Secure and Confidential Certificates of Online Fairness
Olive Franzese, Ali Shahin Shamsabadi, Carter Luck, Hamed Haddadi
TL;DR
This work tackles verifying ML fairness under confidentiality by introducing OATH, a privacy-preserving online group-fairness certificate. It uses a two-phase protocol with commitments and zero-knowledge proofs, plus a cut-and-choose audit to achieve scalability for large deployment data while protecting client and model confidentiality. Theoretical guarantees show exponential reduction in cheating risk as the audited sample grows, and empirical results across diverse datasets and model types demonstrate practical runtimes and substantial improvements over baselines. The approach enables reliable, scalable, and confidential auditing of fairness in deployed ML services, with clear paths for extending to other online properties and metrics.
Abstract
The black-box service model enables ML service providers to serve clients while keeping their intellectual property and client data confidential. Confidentiality is critical for delivering ML services legally and responsibly, but makes it difficult for outside parties to verify important model properties such as fairness.
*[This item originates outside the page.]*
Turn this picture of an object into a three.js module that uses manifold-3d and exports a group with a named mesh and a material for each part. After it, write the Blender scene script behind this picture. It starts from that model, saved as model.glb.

Existing methods that assess model fairness confidentially lack either (i) reliability because they certify fairness with respect to a static set of data, and therefore fail to guarantee fairness in the presence of distribution shift or service provider malfeasance; and/or (ii) scalability due to the computational overhead of confidentiality-preserving cryptographic primitives. We address these problems by introducing online fairness certificates, which verify that a model is fair with respect to data received by the service provider online during deployment. We then present OATH, a deployably efficient and scalable zero-knowledge proof protocol for confidential online group fairness certification. OATH exploits statistical properties of group fairness via a cut-and-choose style protocol, enabling scalability improvements over baselines.